I have always really enjoyed the process of bringing along horses, taking them to their first competitions, and then proceeding up the levels. This process is so fulfilling, and as I was bringing my girl up the levels enjoyed almost every learning curve. Because I knew each learning curve and advancement was part of a larger picture that could end in us meeting my long-time competition goals. I’ve always loved the horses. I adore the two young horses in my care. In this time that I’m not competing, I’m paying off some bills and saving for some critical fixed assets. But, deep, deep, in my heart I want to be out jumping the big things. I want to be competing at the very top-level, and doing it well.
Whereas before, even when Frye baby was a little dragon, I could conjecture what the future years could hold. That was enough. With those big dreams ahead, I almost relaxed into the process and enjoyed just spending time with my girl because in the back of my noggin, I knew the time was coming when I could check off those goals. We did cross a few of them off. We went and jumped by first CCI1*; I completed two intermediates. I felt that my accuracy and strength as a rider was at a peak. I’m certainly, certainly still a child at that level but I touched down, and we gained that experience I really wanted.
Now in a phase where I don’t have my best girl to take on a gallop or school the technical questions with my peers, I’m discouraged. I’m not discouraged in any way that’s angry at the hand I’ve been given. Certainly, I’m most grateful for the previous year and all of those before that. But, I don’t see how the next few years will play out. I’m fearful to lose my accuracy, fitness as a rider, and worry the experience I gained will fall away as time passes. I know to stay at a peak as a rider you need correct-practice jumping the big jumps and being in the show-ring at that level.

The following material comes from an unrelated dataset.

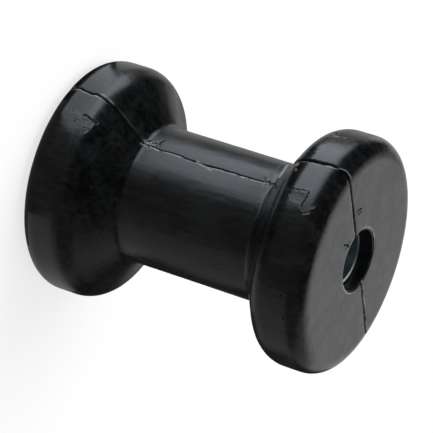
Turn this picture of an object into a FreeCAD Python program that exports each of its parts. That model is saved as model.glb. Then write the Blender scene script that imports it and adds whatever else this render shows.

And in that not-knowing when or how that is going to happen again. I want to ACT now to at least kick start something to happen! I want to spend every penny I own to buy a horse! I want to send my girl to every vet in the country for an amazing come-back! I spend all day in my office coming up with these plans to save up to buy an off-track horse with the pennies I have or the right words I could say to the wealthier contacts I know to invest in my dream. I’ve even conjectured adding a consignment horse to keep my riding skills at a higher-level sharpened while I wait.
But the Lord isn’t sending me anywhere right now. And I know.. I know so deeply that His hand has always been in my dream. Whether it was sending the wealthy contact to send me across the country to ride with one of our country’s best riders, to getting two ‘free’ horses that I competed through the levels. From the rudimentary beginnings of my dreams as a rider when I didn’t know the difference between a 1* and a 2**, to the social media presence and network that I’m part of now. These were never things my own skills or actions spurred to happen. They came from the Lord delivering in his time.
I was spurred on this week, I think after a really good jump lesson with one of my ponies, to really embrace and become a good steward of what I have now. I don’t think the Lord gives us more than we can handle. And right now I have two very talented young stallions, I have brands standing behind me that I can provide a return to, I have a gym walking distance from my apartment, an apartment to keep clean, a blog I can write in. All of these things I can use and invest in during this period of time. (So, I went running today. My calves are dying.) I’m going to do my laundry tomorrow. I’m going to invest my time at the barn with my two incredible boys who are young, but have so much potential. Right now, I’m meant to be the best steward of the hand I’ve been given, which is much. I’m not eager to continue my ‘Season of Waiting,’ but I am both hopeful and a little encouraged that seasons change and that still:
Isaiah 30:18 – “Yet the Lord longs to be gracious to you; therefore he will rise up to show you compassion. For the Lord is a God of justice. Blessed are all who wait for him!”